Gongora vu par Jean Cassou

 Jean Cassou a commencé à écrire au Mercure de France où il tenait, environ une fois par mois, la rubrique des Lettres espagnoles. Voici un de ses articles. JPD

Mercure de France, 1924, LETTRES ESPAGNOLES

 Gongora .Góngora! Sous ce nom, sonore et rythmé comme une volée de cloches, les siècles ont vu tantôt l'oiseau rare et le prince de toute poésie, tantôt un personnage burlesque, lanceur de modes ridicules. Aujourd'hui les Espagnols s'entendent pour considérer Góngora comme un des plus bardis et des plus nobles de leurs poètes et il est juste que les poètes français avides de tentatives et de pénétrations nouvelles puissent savoir ce qu'est Góngora et l'étudier. Récemment, M. Paul Valéry, qui s'inquiétait de savoir si, ce que l'on disait du prémallarméisme de Góngora, était fondé, fut, parait-il, «surpris et charmé » de quelques vers que lui cita un gongoriste passionné et qui, en effet, étaient des plus probants.

On possède enfin, à présent, un Góngora complet et exact, grâce à M. R. Foulché-Delbosc qui, depuis vingt ans, y travaillait, et auquel nous devons, dans la même collection de L’Hispanic Society of America, une réimpression de la Celestina et une édition critique des Coplas de Jorge Manrique.

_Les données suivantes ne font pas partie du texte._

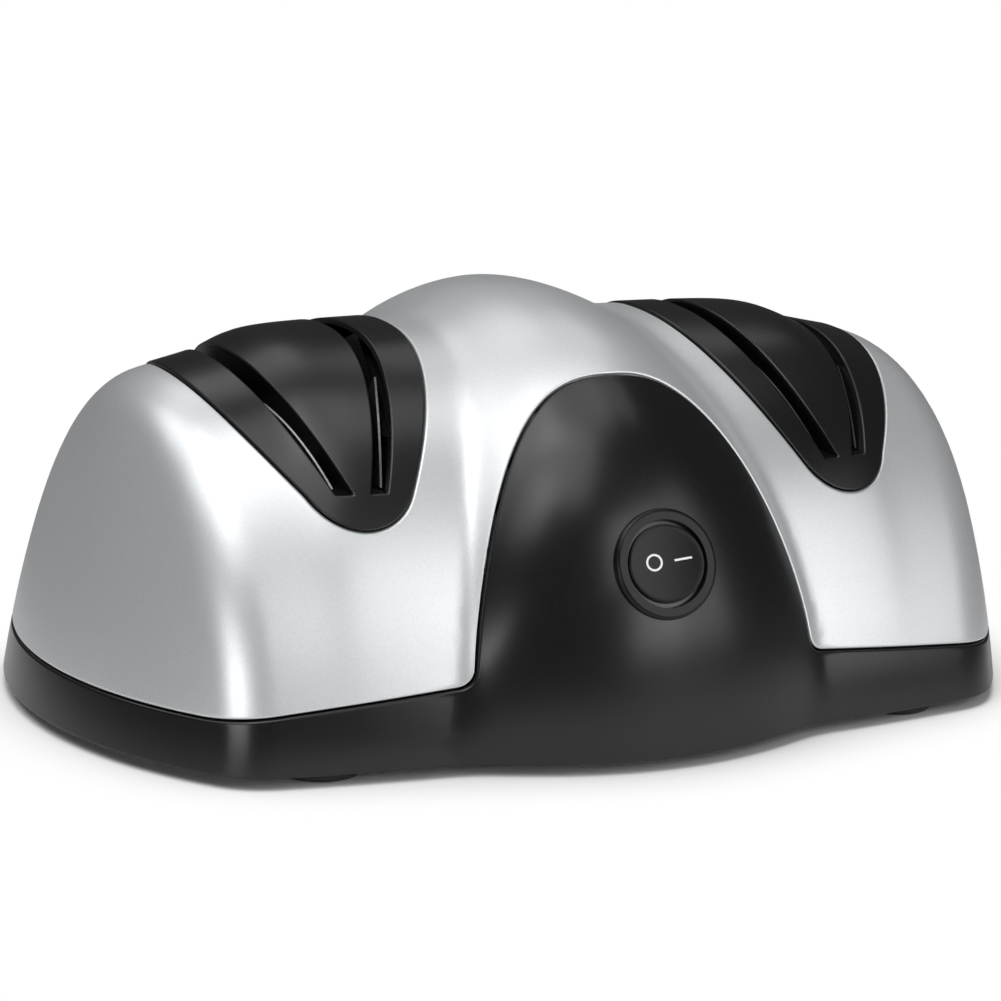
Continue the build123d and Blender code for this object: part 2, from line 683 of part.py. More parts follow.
with BuildPart() as switch_rocker:
    # Gently hollowed cap, drawn in the plane across its axis and rocked over to its off side.
    reach = ROCKER_R + 2
    rocked = radians(ROCK_HALF)
    across = Plane(
        origin=pivot_plane.origin,
        x_dir=pivot_plane.x_dir * cos(rocked) + pivot_plane.z_dir * sin(rocked),
        z_dir=pivot_plane.y_dir,
    )
    upward = -1 if across.y_dir.dot(pivot_plane.z_dir) < 0 else 1
    with BuildSketch(across):
        with BuildLine():
            rim, keel = upward * (ROCKER_RISE + ROCKER_HOLLOW), -upward * ROCKER_KEEL
            ThreePointArc((-reach, rim), (0, upward * ROCKER_RISE), (reach, rim))
            Polyline((reach, rim), (reach, keel), (-reach, keel), (-reach, rim))
        make_face()
    extrude(amount=ROCKER_R, both=True)
    cap_plane = Plane(
        origin=pivot_plane.origin, x_dir=pivot_plane.y_dir, z_dir=across.y_dir * upward
    )
    with BuildSketch(cap_plane.offset(-10)):
        Circle(ROCKER_R)
    extrude(amount=25, mode=Mode.INTERSECT)
    with BuildSketch(Plane(origin=pivot_plane.origin, x_dir=(1, 0, 0), z_dir=pivot_plane.y_dir)):
        Circle(PIVOT_R)
    extrude(amount=WELL_R + 0.6, both=True)
save(switch_rocker.part, "switch_rocker")

with BuildPart() as switch_terminals:
    with BuildSketch(switch_plane.offset(-SEAT_DEPTH - CAN_DEPTH)):
        with Locations((-4, 0), (4, 0)):
            Rectangle(0.8, 4.8)
    extrude(amount=-8)
save(switch_terminals.part, "switch_terminals")

# ---- cord inlet and feet ------------------------------------------------------------------
with BuildPart() as cord_gland:
    with BuildSketch(Plane.XZ.offset(-GLAND_FACE_Y)):
        with Locations((GLAND_X, GLAND_Z)):
            Circle(5.6)
    extrude(amount=-1.2)
    with BuildSketch(Plane.XZ.offset(-GLAND_FACE_Y)):
        with Locations((GLAND_X, GLAND_Z)):
            Circle(4.0)
    extrude(amount=16)
    with BuildSketch(Plane.XZ.offset(-GLAND_FACE_Y - 5)):
        with Locations((GLAND_X, GLAND_Z)):
            Circle(2.6)
    extrude(amount=25, mode=Mode.SUBTRACT)
save(cord_gland.part, "cord_gland")

with BuildPart() as terminal_block:
    with BuildSketch(Plane.XY.offset(FLOOR_TOP)):
        with Locations((26, 52)):
            Rectangle(16, 12)
    extrude(amount=9)
    with BuildSketch(Plane.XY.offset(FLOOR_TOP + 9)):
        with Locations((22, 52), (30, 52)):
            Circle(2.2)
    extrude(amount=-5, mode=Mode.SUBTRACT)
save(terminal_block.part, "terminal_block")

for place, name in zip(FOOT_PLACES, ("front_left", "front_right", "back_left", "back_right")):
    with BuildPart() as foot:
        add(upright([place], 0, BASE_GAP + 1.0, FOOT_R))
        add(upright([place], BASE_GAP + 1.0, FLOOR_TOP + 1.2, 2.5))
        chamfer(foot.edges().sort_by(Axis.Z)[0], 0.6)
    save(foot.part, f"foot_{name}")
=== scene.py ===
# %% [markdown]
# # Two-stage electric knife sharpener
# The engineering model comes in as a fixed frame: every body and node sits where the mechanism
# needs it. This file gives the object its looks. It builds fine skins for the mouldings, adds the
# finishes, and sets up a small studio. Sizes below are in millimetres, because that is how the
# real mouldings are dimensioned, and every mesh is turned into metres when it is made.

# %% Load the frame
import math
import bpy
import bmesh
import numpy as np
from mathutils import Matrix, Vector
from mathutils.geometry import delaunay_2d_cdt
from mathutils.kdtree import KDTree


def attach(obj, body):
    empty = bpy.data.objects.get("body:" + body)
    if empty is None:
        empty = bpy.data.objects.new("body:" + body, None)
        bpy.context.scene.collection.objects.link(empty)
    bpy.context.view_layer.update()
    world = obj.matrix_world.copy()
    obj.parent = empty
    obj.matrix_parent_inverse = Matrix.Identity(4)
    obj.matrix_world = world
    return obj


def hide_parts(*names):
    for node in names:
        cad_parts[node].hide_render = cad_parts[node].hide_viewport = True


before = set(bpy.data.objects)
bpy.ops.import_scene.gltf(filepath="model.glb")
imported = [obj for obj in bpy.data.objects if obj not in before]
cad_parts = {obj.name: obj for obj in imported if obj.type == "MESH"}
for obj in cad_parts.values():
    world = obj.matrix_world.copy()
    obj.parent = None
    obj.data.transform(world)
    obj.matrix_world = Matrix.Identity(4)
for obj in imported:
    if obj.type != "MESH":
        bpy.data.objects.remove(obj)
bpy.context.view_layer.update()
MM = 0.001

# %% [markdown]
# ## The outer form
# The housing is one flowing form: two sloping shoulders, a dome that rises between them, and two
# bowed end faces. Each cross-section is a superellipse, a circle whose corners can be made fuller.
# A formula is better than modelling by hand here, because every moulding is later cut out of the
# same form, and neighbours then meet without a step.

# %% Driving dimensions of the form
HALF_LENGTH = 110.0
LOBE_DEPTH, LOBE_TOP = 139.6, 78.6
DOME_DEPTH, DOME_TOP = 156.6, 85.6
LOBE_TAPER, BACK_TAPER = 12.4, 33.0
TOP_SLOPE, SLOPE_START, SLOPE_BLEND = 0.21, 56.7, 60.0
TOP_STEP, STEP_X, STEP_SOFT = 2.2, 63.5, 2.0
END_DRAFT, END_BOW, END_ARC = 0.147, 0.0022, 91.0
END_TURN, END_TURN_Z, END_TURN_POWER = 3.8, 80.0, 6
SHOULDER, SHOULDER_GROW = 8.0, 17.0
DOME_HALF_WIDTH, DOME_ARC, DOME_BRIM = 42.7, 72.0, 0.5
LOBE_POWERS, DOME_POWERS, CROWN_POWERS = (2.22, 1.76), (2.17, 2.72), (1.774, 0.263)
MEET_POWER = 70
print("form", 2 * HALF_LENGTH, "mm long,", DOME_DEPTH, "deep and", DOME_TOP, "high")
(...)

Le texte est établi avec un soin dont il est superflu de parler ; de nombreuses pièces inédites paraissent ici. M. Foulché-Delbosc s'est servi du manuscrit Chacón que, de tous les éditeurs de D. Luis, Pellicer avait été le seul à consulter et que M. Foulché-Delbosc, dans une courte préface, démontre avoir été le texte que D. Luis, sauf quelques réserves, considérait comme définitif. Enfin, M. Foulché-Delbost a joint à son édition tout un épistolaire dont la majeure partie avait été publiée dans diverses livraisons de la Revue Hispanique.

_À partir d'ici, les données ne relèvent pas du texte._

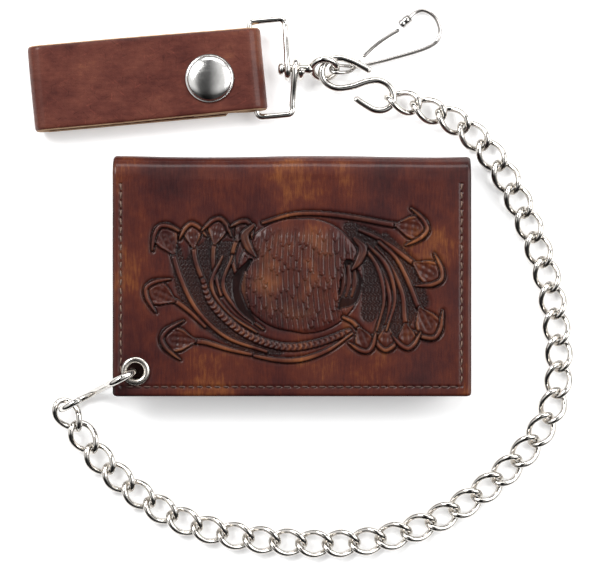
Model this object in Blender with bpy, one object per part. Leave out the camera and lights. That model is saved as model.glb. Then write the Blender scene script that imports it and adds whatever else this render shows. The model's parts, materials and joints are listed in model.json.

Il faut ajouter que M. Foulché Delbosc reconnaît avoir été aidé dans son travail par M. Alfonso Reyes, un des meilleurs écrivains hispano-américains d'aujourd'hui, un des écrivains de langue espagnole qui ont le mieux gardé la tradition conceptiste.

Il y a des voix diverses en Góngora, une richesse d'accents bien andalouse: est-ce ce rhétoriqueur abscons qui a écrit le fameux romance :

Laissez-moi pleurer,

Rives de la mer...

et tant d'autres élégies d'un ton si simplement populaire? Il ne faisait d'ailleurs en cela que suivre tous les grands poètes de son temps — et les plus savants — qui pensaient qu'il était de leur devoir d'accroître le trésor national du Romancero. Nous avons aussi de lui maints poèmes satiriques où éclatent cette grossièreté, ce hautain mauvais goût, cette brutalité sonore et bouffonne que l'on trouve tant au Siècle d'Or et qui sont, par, exemple, une des caractéristiques de Quevedo. Il y a enfin le Gôngora des sonnets, qui est magnifique : toutes les ressources du verbe, la pompe et l'exactitude, toutes les suggestions du rythme, l'emploi des sujets décoratifs les plus majestueux font des sonnets de Góngora une des merveilles de l'art espagnol ; et, comme les deux colonnes d'un portique à l'entrée de ce superbe temple, je veux citer le sonnet du Voyageur malade et l'Inscription pour le Sépulcre de Domenico Greco qui me paraissent les deux plus beaux. M. Francis de Miomandre, qui est un homme d'un goût rare, et qui, dans son Pavillon du Mandarin, a consacré à Góngora quelques pages très fines, les a traduits en français avec quelques autres. Je lui reprocherai seulement d'avoir cédé parfois à son instinct d'écrivain délicat et de n'avoir pas directement transcrit certaines singularités du texte espagnol.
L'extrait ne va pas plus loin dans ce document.